Once he tapped into that feeling, he found that “the music started to write itself.”

“The music goes through a lot of different emotions,” he said. A slow, funereal passage evokes the mysterious process of falling asleep.

“It builds and becomes majestic and magical,” he said. “Then you’re off on a rocket, flying through space.” There’s a devilish scherzo, a serene nature idyll and several other emotional phases, held together by the illogical logic peculiar to dreams — and, sometimes, to music.

That’s a new challenge for a composer who’s usually a meticulous planner. Of all Miller’s works, “House of Dreams” comes closest to stream-of-consciousness writing.

“Of course, you can’t really improvise an orchestral piece,” he said. “But I was finding the journey of the music as I was composing it. It’s more of a long, drawn-out improvisation that took place over a couple of months.”

Miller said that while writing a new piece for the LSO, he gave no thought to its limitations, because “in working with them for two and a half years, I haven’t really experienced that many limits.”

“They’ve played five of my pieces, and whenever any challenges came along, they rose to the occasion,” he said. “I was thinking about them the way I would think about any high-level professional orchestra.”

Miller is also grateful to Muffitt and the LSO for giving him the chance to revise and revisit some of his favorite works for a second time.

“Surge and Swell,” a complicated piece that uses subtle delay effects and polyrhythms to evoke electronic dance music, struck Muffitt as the perfect opener for a September 2023 concert, even though Miller had his doubts.
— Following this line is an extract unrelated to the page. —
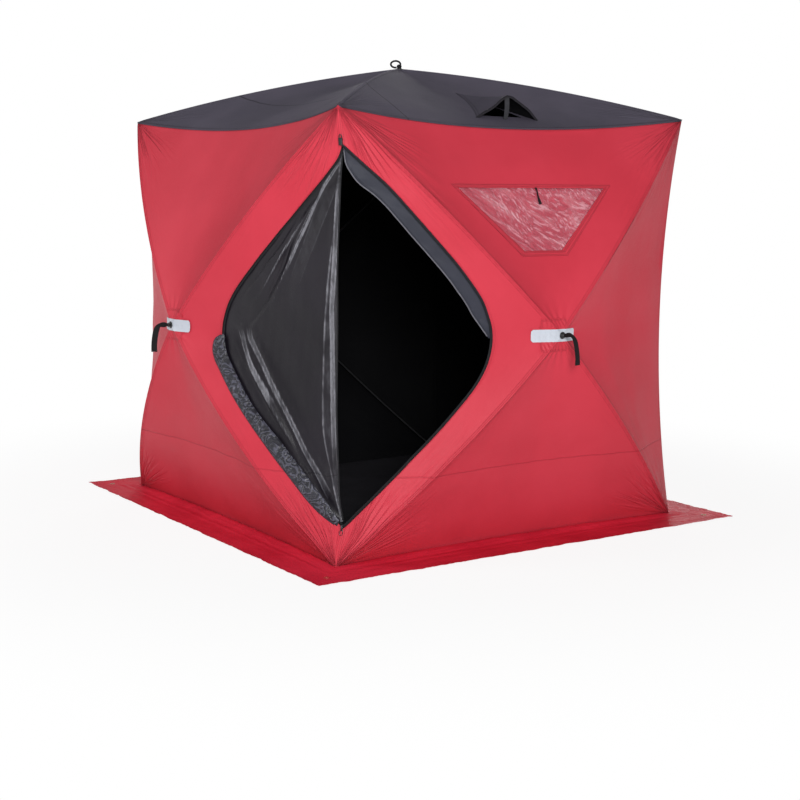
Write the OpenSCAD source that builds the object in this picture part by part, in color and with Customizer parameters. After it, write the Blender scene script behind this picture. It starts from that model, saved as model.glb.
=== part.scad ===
// Pop-up ice fishing hut: square fabric shelter on a hub-and-pole frame.
// Units mm, +Z up, origin at the centre of the footprint on the floor.
//
// Each wall is four cloth facets that meet at its hub: top, bottom and two sides. The roof is four
// more that meet at its own hub. A facet is a fan of bowed rows between the hub and one edge.
// Points of a wall are written in its local frame: a along the wall, o outwards, z up.
// Layers of cloth are the same surface at slightly different scales from the centre of the room.

/* [Overall size] */
// Side of the square footprint, corner to corner of the walls
base_width = 1800; // [1400:10:2400]
// Height of the four eave corners
eave_height = 1780; // [1400:10:2200]
// Rise of the roof's centre above the eave corners
roof_rise = 234; // [100:2:500]
// Width of the snow skirt lying on the floor
skirt_width = 198; // [120:2:300]

/* [Wall shape] */
// Height of the wall hubs as a share of the eave height
hub_share = 0.5; // [0.4:0.01:0.6]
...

The LSO gave the piece its U.S. premiere.

“He really believed in the piece,” Miller said. “I was very apprehensive, but the LSO did a great job, and it’s been performed a few more times since then.”

One of the personal high points of Miller’s tenure was a committed January 2026 performance by pianist Han Chen and the LSO of “Shattered Night,” a deeply personal piece about the rise of fascism in 1930s Germany.

“It was sort of a nerve-wracking decision to have it performed, but an important one for me personally,” Miller said. “I got to almost workshop the piece with the orchestra and refine it so it’s in good order to be performed again.”

Since January, “Shattered Night” has taken on a life of its own. A performance is scheduled with North Carolina’s Winston-Salem Symphony in November. The work will be played on reclaimed and refurbished string instruments that belonged to Jewish musicians before and during the Holocaust as part of the Violins of Hope project.

“I don’t know if that would even be happening if Lansing hadn’t performed it first,” Miller said.

He will continue to mentor composition students in his thriving studio and plans to return to composing after taking a breather this summer. After Friday’s premiere of “House of Dreams,” he’ll have time to reflect on his rich experience in Lansing.

“I’ve lived in larger cities most of my life and worked with a lot of different orchestras, and I think it’s amazing what this organization does, considering its size,” Miller said. “If so much vitality and variety is possible in Lansing, ideas are being incubated here that could serve as a model for larger orchestras. It gives me hope.”

Like the rest of the Lansing community, Miller is grateful for the musical passion of departing maestro Timothy Muffitt.

Many times, when Miller was in the torturous throes of second-guessing a newly completed piece of music, with a concert looming in a week or two, he came home to a reassuring voicemail from Muffitt in the following vein: “Jared, I’m so enjoying working on your piece, and it’s so phenomenal.”

Composing is often a solitary pursuit, so Miller appreciated the encouragement. But he was more impressed by the attention Muffitt gave to his music.

“I’ve worked with a lot of incredible conductors,” Miller said. “They’re all busy people, but Tim puts so much work into learning my music inside and out, on a high level. The fluency with which he talks about my own music to me when he’s working on one of my pieces is beguiling. It’s like he’s written the piece himself.”